Topics: land title disputes, Mexican-era land grants, property surveys, congressional confirmations

Summary

Background

The lawsuit began to determine who owned what is called the Preston Beck grant and a conflicting Perea grant, which overlap by about 5,000 acres. William P. Beck and others were original claimants; in 1903 Andrieus A. Jones was appointed receiver and took possession. The St. Louis Land & Cattle Company intervened, claiming the overlap and asking the receiver to surrender that land. The district court sided with the receiver, but the Supreme Court of the Territory reversed.

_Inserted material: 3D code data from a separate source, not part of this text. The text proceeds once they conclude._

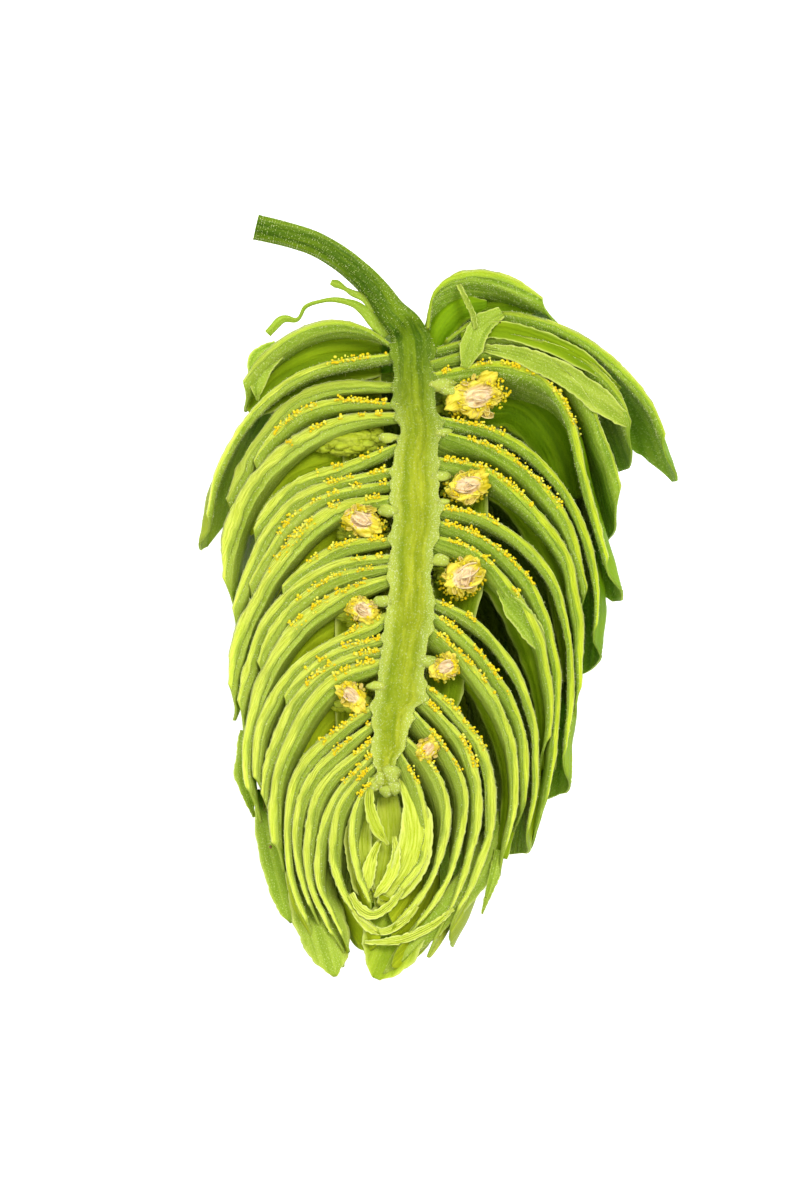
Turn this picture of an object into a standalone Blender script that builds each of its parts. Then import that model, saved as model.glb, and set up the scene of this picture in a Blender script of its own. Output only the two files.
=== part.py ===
"""A hop cone cut in half lengthwise, lying on its round back with the cut face up.

+X runs across the cut face, +Y towards the stem and +Z up. The cone's own frame has height zero on the cut
plane, and depth counts downwards from there. The bracts and bracteoles are nested shells that leave the strig
at their own heights. At the cut plane each follows its own cut edge, and round the back they all settle into
one family of evenly nested curves.
"""

import math

import bpy
import numpy as np

MM = 0.001

# Driving dimensions, in millimetres
CUT_HEIGHT = 8.93  # cut plane above the surface that the cone lies on
PRESS_DEPTH = 9.3  # the depth that the back is pressed to, a little of which the flat resting patch takes off
MIDDLE = (1.05, 0.0)  # middle of the outline, in the cone's own frame
SHELL_THICKNESS = 0.17
EDGE_THICKNESS = 0.26  # of a shell at the cut
BASE_GAP = 0.08  # between the strig and the base of a shell
EDGE_SPACING = 0.42  # between the middles of two cut edges
RESTING_WITHIN = 0.01  # points this close to the surface are set down on it
PRESS_SHARPNESS = 40  # how crisply the round back turns into the flat that the cone lies on
BLEND_ANGLE = 50.0  # degrees round the strig by which a cut edge has joined the family
TOP_LEVEL, BOTTOM_LEVEL = 14.0, -7.6  # heights between which the nested family leaves the strig
EVENNESS = 0.5  # how far a cut bract's level in the family moves from its own height to an even spacing
WIDE_FROM = 50  # half-width in degrees from which a cut bract counts as wide
STEPS = 60  # fine steps along a curve
EASING, EASING_ROUNDS = 0.25, 60  # how cut edges that run too close are moved apart
CLAW_SHARE, WIDEST_AT, TIP_FALL = 0.78, 0.45, 0.93  # a bract's half-width at its base, and where it is widest
EDGE_THINS_BY = 25.0  # degrees round the strig by which a shell has its own thickness
TIP_THINS_FROM, TIP_THINNING = 0.6, 0.4
STEM_CAP = 2.0  # height above the cut plane that clears the round stem
SEED_SINK, SEED_CUT = 0.55, -0.05  # depth of a seed's middle as a share of its half-width, and its sliced top
TENDRIL_RADIUS, TENDRIL_TIP = 0.15, 0.12
STUB_RADII = [0.16, 0.2, 0.22, 0.2, 0.14]
ROWS, COLUMNS, WIDE_COLUMNS = 8, 5, 6  # facets of a shell along and across it

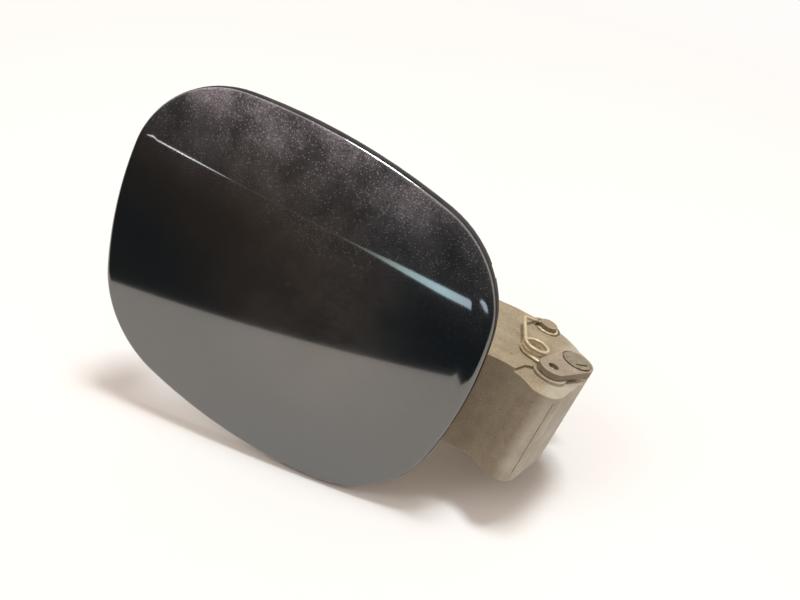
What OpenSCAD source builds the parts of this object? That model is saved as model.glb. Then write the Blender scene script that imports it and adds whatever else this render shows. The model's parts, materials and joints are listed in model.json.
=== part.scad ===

Both grants were reported to Congress by the Surveyor General (Beck reported in 1856, Perea in 1857) and both were confirmed by Congress in 1860.

Reasoning

The central question was which grant actually includes the land in conflict. The Court examined the origin and the steps each grant went through before and after confirmation. It explained that the congressional confirmations recognized rights that already existed under Mexican law and that earlier acts by the Surveyor General and earlier possession matter. The Beck grant had earlier juridical possession, an earlier report and survey, and eventually a patent, while the Perea grant’s survey came later. Because the Beck grant’s steps and possession preceded the Perea grant, the Court concluded the overlapping land is part of the Beck grant and reversed the territorial court’s decision.

Real world impact

The ruling awards title to the parties holding under the earlier Beck grant and rejects the intervenor’s claim to the overlapping land. The case stresses that earlier possession, surveys, and the Surveyor General’s findings matter when Congress confirms Mexican-era grants. The matter was sent back for further proceedings consistent with this decision.